On 2 October 2015 the European Commission released its mid-term review of its EU biodiversity strategy, assessing whether the EU is on track for achieving the objective of halting biodiversity loss by 2020.
15.10.2015

While the results indicate a positive development in many areas, the report highlights also the need for much greater efforts by the Member States to deliver to their commitments on implementing the Strategy and on the ground to translate the EU’s policies into action.

According to the report, no significant progress has been made concerning the Strategy’s headline target of halting the loss of biodiversity and the degradation of ecosystem services in the EU by 2020, and restore them in so far as feasible, while stepping up the EU contribution to averting global biodiversity loss. More than three quarters of the important natural habitats in the EU are considered in an unfavourable state, while many species are threatened with extinction.

‘There is no room for complacency – losing biodiversity means losing our life-support system. We can't afford that, and neither can our economy’ Karmenu Vella, the European Commissioner for Environment, Maritime Affairs and Fisheries, said.

Against the backdrop of Target 3B of the Biodiversity Strategy, which aims to increase the contribution of forestry to maintaining and enhancing biodiversity, the Commission report concludes that no significant overall progress has been made and that much stronger efforts are needed to meet the target by its deadline.

Although EU forest area has increased, the conservation status of forest habitats and species covered by EU nature legislation shows no signs of improvement.

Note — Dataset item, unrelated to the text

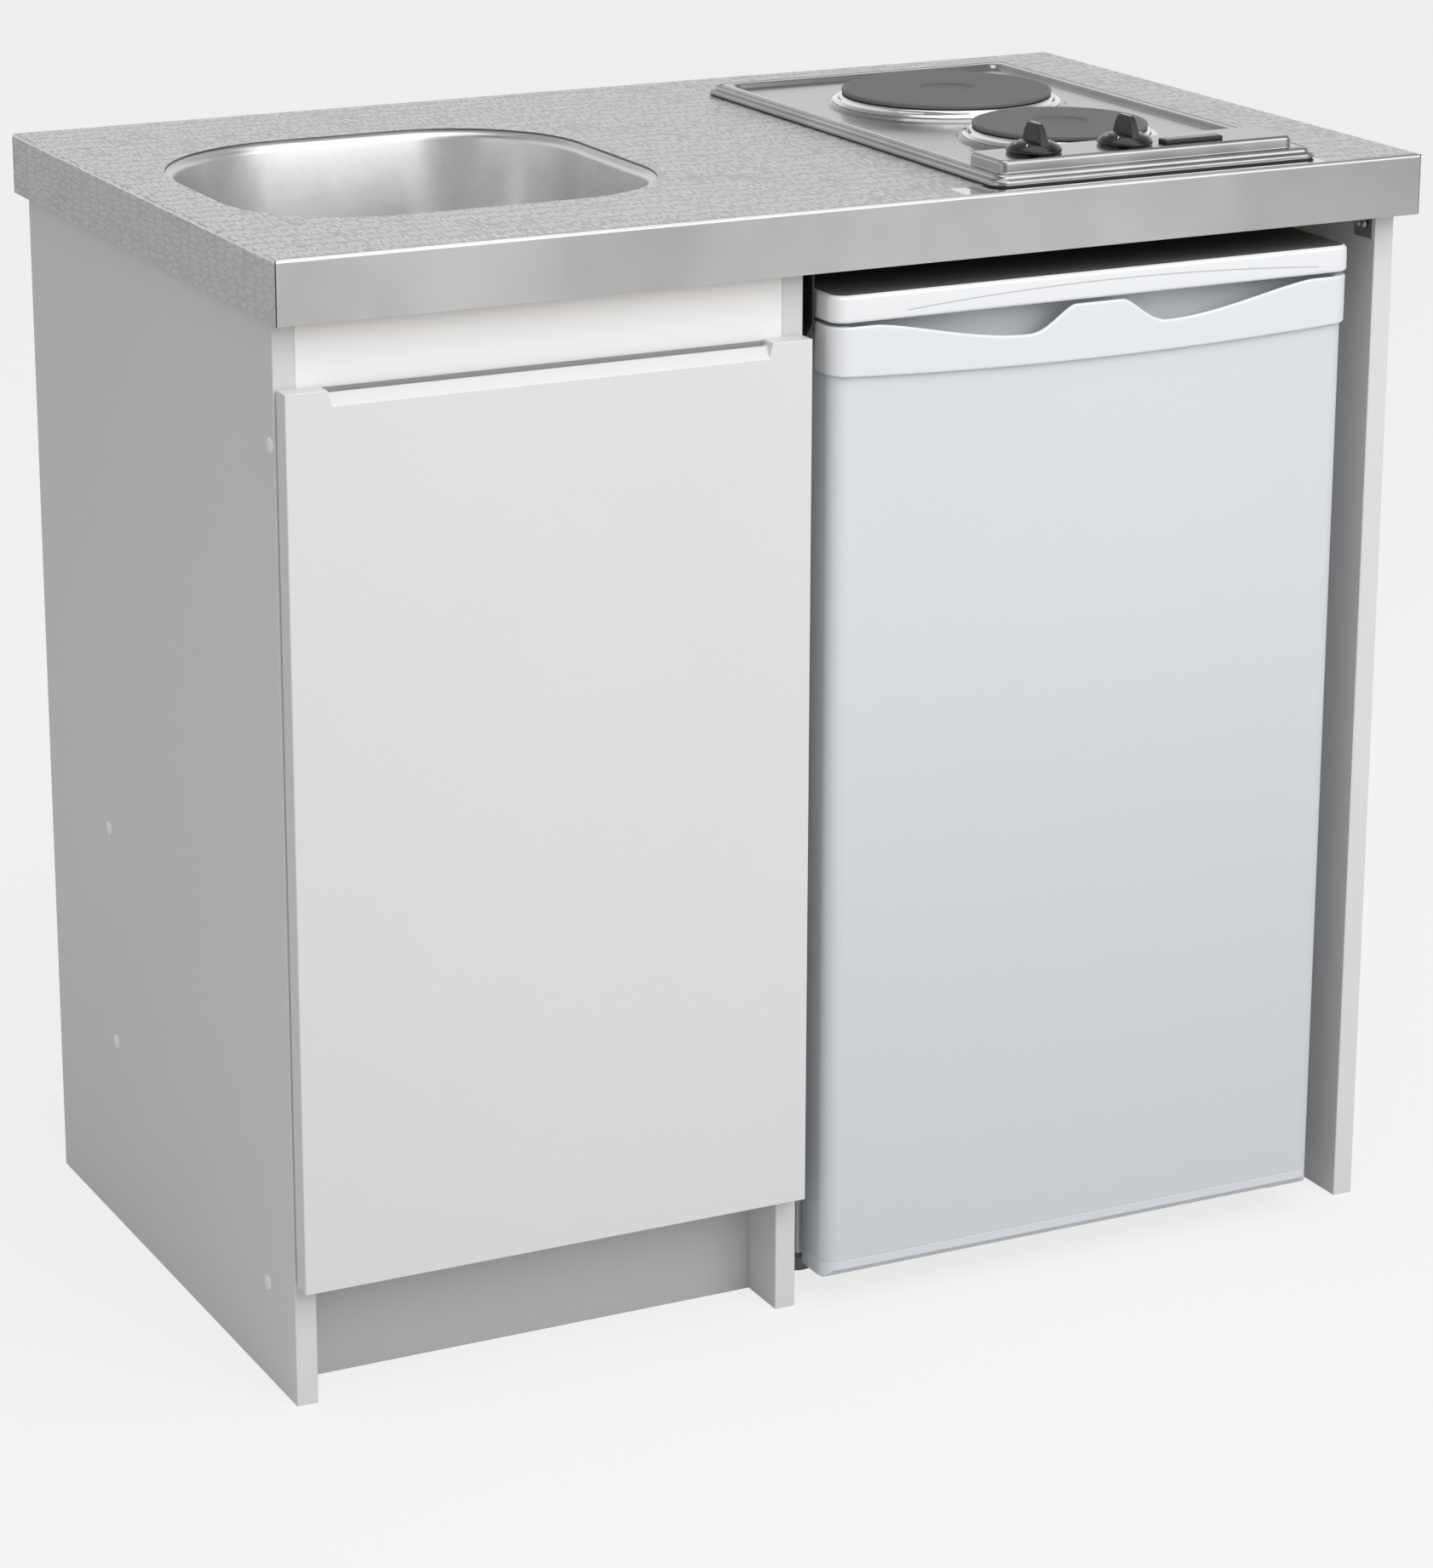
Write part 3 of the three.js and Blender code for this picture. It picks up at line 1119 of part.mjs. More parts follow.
function buildFridgeBack() {
  // A steel tray closes the bay below: its front edge lies under the body, and two skids stand on the floor.
  const bayY = [stepY + fridgeBackWall, fridgeBodyY[1]];
  const trayX = grown(fridgeX, -trayInset);
  const trayZ = [fridgeFootHeight - trayThickness, fridgeFootHeight];
  const skidY = [bayY[1] - skidFromRear - skidLength, bayY[1] - skidFromRear];
  const skid = (x) => block([x, x + skidWidth], skidY, [0, trayZ[1]]);
  place('compressor_tray', join(
    block(trayX, [bayY[0] - trayTongue, bayY[1]], trayZ),
    skid(trayX[0] + skidInset),
    skid(trayX[1] - skidInset - skidWidth),
  ), material.zincSteel);

  const shellX = (fridgeX[0] + fridgeX[1]) / 2 + 40;
  const shellY = (bayY[0] + bayY[1]) / 2;
  const base = trayZ[1];
  const shell = turned([
    [0, 12], [compressorRadius - 14, 12], [compressorRadius - 3, 22], [compressorRadius - 3, 70],
    [compressorRadius, 72], [compressorRadius, 78], [compressorRadius - 3, 80],
    [compressorRadius - 3, compressorHeight - 34], [compressorRadius - 16, compressorHeight - 12],
    [compressorRadius - 38, compressorHeight], [0, compressorHeight],
  ], shellX, shellY, base, 16);
  const feet = [-1, 1].flatMap((i) => [-1, 1].map((j) => disc(
    shellX + i * (compressorRadius - 22), shellY + j * (compressorRadius - 26), [base, base + 16], 9, 12)));
  place('compressor', join(shell, ...feet), material.blackSteel);

  // The condenser: one row of tubes tied by upright wires, held off the back on four stand-offs.
  const midX = (fridgeX[0] + fridgeX[1]) / 2;
  const y0 = fridgeBodyY[1] + condenserStandoff;
  const z0 = stepZ + condenserFromStep;
  const xs = [midX - condenserWidth / 2, midX + condenserWidth / 2];
  const tubeY = [y0, y0 + condenserTube];
  const wireY = [tubeY[1] - 0.5, tubeY[1] + condenserWire];
  let grid = null;
  for (let i = 0; i < condenserRuns; i += 1) {
    const z = z0 + (i * (condenserHeight - condenserTube)) / (condenserRuns - 1);
    const run = block(xs, tubeY, [z, z + condenserTube]);
    grid = grid ? join(grid, run) : run;
    if (i + 1 < condenserRuns) {
      const pitch = (condenserHeight - condenserTube) / (condenserRuns - 1);
      const x = i % 2 ? xs[0] : xs[1] - condenserTube;
      const turn = block([x, x + condenserTube], tubeY, [z, z + pitch + condenserTube]);
      grid = join(grid, turn);
    }
  }
  for (let i = 0; i < condenserWires; i += 1) {
    const x = xs[0] + 12 + (i * (condenserWidth - 24 - condenserWire)) / (condenserWires - 1);
    grid = join(grid, block([x, x + condenserWire], wireY, [z0 - 6, z0 + condenserHeight + 6]));
  }
  for (const x of [xs[0] + standoffInset, xs[1] - standoffInset - standoffWidth]) {
    for (const z of [z0 - 1, z0 + condenserHeight - condenserTube - 1]) {
      grid = join(grid, block([x, x + standoffWidth], [fridgeBodyY[1], y0 + 1], [z, z + condenserTube + 2]));
    }
  }
  place('condenser', grid, material.blackSteel);

  for (const [side, x] of [['left', fridgeX[0] + 24], ['right', fridgeX[1] - 24]]) {
    const y = fridgeBodyY[0] + 48;
    place(`fridge_foot_${side}`, turned([
      [0, 0], [footRadius - 2, 0], [footRadius, 2], [footRadius, 12], [9, 15], [9, fridgeFootHeight],
      [0, fridgeFootHeight],
    ], x, y, 0, 20), material.greyRubber);
  }
}

// ---------------------------------------------------------------- the whole unit
buildWorktop();
buildBasin();
buildWaste();
buildHobTop();
plates.forEach(buildPlate);
knobs.forEach(buildKnob);
buildCarcass();
buildBrackets();
buildDoor();
Object.keys(hingeHeights).forEach(buildHinge);
buildFridgeBody();
buildFridgeDoor();
buildFridgeHinges();
buildFridgeInside();
buildFridgeBack();

export default unit;
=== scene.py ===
"""A one-metre kitchenette: a stainless worktop with a pressed basin and a two-plate hob over a sink cupboard
and an under-counter refrigerator. Lengths are in millimetres until a piece is finished."""

import logging
import math
from dataclasses import dataclass
from enum import Enum
from typing import Any, Callable, Iterable, Sequence, Union

import bmesh
import bpy
from bmesh.types import BMEdge, BMFace, BMesh, BMVert
from mathutils import Matrix, Vector


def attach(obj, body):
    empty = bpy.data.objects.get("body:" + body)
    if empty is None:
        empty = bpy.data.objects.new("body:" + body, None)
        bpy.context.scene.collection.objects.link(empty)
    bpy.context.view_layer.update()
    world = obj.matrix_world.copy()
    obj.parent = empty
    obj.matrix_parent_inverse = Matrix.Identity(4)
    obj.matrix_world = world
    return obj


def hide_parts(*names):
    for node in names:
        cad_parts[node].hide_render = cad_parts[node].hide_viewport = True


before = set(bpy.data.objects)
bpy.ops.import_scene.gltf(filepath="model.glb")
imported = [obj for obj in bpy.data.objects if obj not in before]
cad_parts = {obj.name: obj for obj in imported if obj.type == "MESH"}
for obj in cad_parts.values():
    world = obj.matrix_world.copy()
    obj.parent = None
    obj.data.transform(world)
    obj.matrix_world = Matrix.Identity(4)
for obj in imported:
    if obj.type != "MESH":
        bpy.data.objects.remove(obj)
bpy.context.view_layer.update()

LOG = logging.getLogger("kitchenette")
MM = 0.001
UP = Vector((0, 0, 1))
Span = tuple[float, float]
Point = tuple[float, float, float]
Chooser = Callable[[BMFace], int]


class Body(str, Enum):
    """The bodies that the finished pieces ride on."""

    UNIT = "unit"
    CUPBOARD_DOOR = "cupboard_door"
    FRIDGE_DOOR = "fridge_door"
    KNOB_LEFT = "knob_left"
    KNOB_RIGHT = "knob_right"
    STRAINER = "strainer"


class Slot(str, Enum):
    """The record's material slots."""

    SATIN_STEEL = "satin_steel"
    BRIGHT_STEEL = "bright_steel"
    CAST_IRON = "cast_iron"
    BLACK_PLASTIC = "black_plastic"
    WHITE_BOARD = "white_board"
    DOOR_LACQUER = "door_lacquer"
    RAW_BOARD = "raw_board"
    FRIDGE_WHITE = "fridge_white"
    LINER_WHITE = "liner_white"
    ZINC_STEEL = "zinc_steel"
    BLACK_STEEL = "black_steel"
    GREY_RUBBER = "grey_rubber"
    WHITE_PIPE = "white_pipe"
    ALUMINIUM = "aluminium"
    SHELF_GLASS = "shelf_glass"


class Axis(Enum):
    """The direction in which a profile is drawn out."""

    X = 0
    Y = 1
    Z = 2


# ------------------------------------------------------------------ shader building
Value = Union["Wire", float]


def _operator(operation: str, reflected: bool = False) -> Callable[["Wire", Value], "Wire"]:
    """A method that adds one Math node for a wire and another value.

    Args:
        operation: The node's operation.
        reflected: Whether the other value comes first.

    Returns:
        The method.
    """
    def join(wire: "Wire", other: Value) -> "Wire":
        """Joins the two values."""
        return wire.math(operation, other, wire) if reflected else wire.math(operation, wire, other)

    return join


class Wire:
    """A socket whose arithmetic adds Math nodes to its graph; over and under give 1 or 0."""

    __add__ = __radd__ = _operator("ADD")
    __sub__ = _operator("SUBTRACT")
    __rsub__ = _operator("SUBTRACT", reflected=True)
    __mul__ = __rmul__ = _operator("MULTIPLY")
    __truediv__ = _operator("DIVIDE")
    __pow__ = _operator("POWER")
    over = _operator("GREATER_THAN")
    under = _operator("LESS_THAN")

    def __init__(self, graph: "Graph", socket: bpy.types.NodeSocket) -> None:
        """Wraps an output socket of the graph's material."""
        self.graph = graph
        self.socket = socket

    def __abs__(self) -> "Wire":
        """Size without its sign."""
        return self.math("ABSOLUTE", self)

    def math(self, operation: str, *values: Value) -> "Wire":
        """The result of one Math node on these values."""
        node = self.graph.node("ShaderNodeMath", {"operation": operation}, dict(enumerate(values)))
        return Wire(self.graph, node.outputs[0])

    def eased(self, low: float, high: float, start: float = 0.0, end: float = 1.0) -> "Wire":
        """A smooth step from start to end as this goes from low to high.

        Args:
            low: Where the step starts.
            high: Where it ends.
            start: Its value up to low.
            end: Its value from high on.

        Returns:
            The stepped value.
        """
        node = self.graph.node(
            "ShaderNodeMapRange",
            {"interpolation_type": "SMOOTHSTEP"},
            {"Value": self, "From Min": low, "From Max": high, "To Min": start, "To Max": end},
        )
        return Wire(self.graph, node.outputs[0])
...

Even though forest management plans can play an important positive role in achieving the target, the report says that their potential “remains largely unused.”  

According to the European Environmental Agency (EEA) report ‘State of nature in the EU’, which serves as one of the important background documents for the Biodiversity Strategy mid-term review, about 80% Europe’s forest habitats are considered unfavourable. The results vary considerably across Europe’s biogeographical regions, with the highest proportion of favourable assessments being found in the Mediterranean region and a 100% unfavourable habitats status assessed in the Scandinavian region.

The CEPF strongly questions the results of both reports as well as the assessment methodology in general.

According to the EEA report, which forms the background to the Article 17 reporting of the nature directives 2007-2012, four parameters are used to determine the conservation status of habitats. Each habitat is assessed against the parameters range, area, structure and functions, as well as future prospects. If one of the parameters is considered to be unfavourable, the entire habitat is considered unfavourable. Since these assessments are not consistently and coherently conducted in a scientific manner, a risk remains that the results do not necessarily show the real status of a specific habitat. In addition, even if certain measures have been implemented aimed at countering biodiversity loss, the time lag to see the impact on biodiversity is often not taken into consideration.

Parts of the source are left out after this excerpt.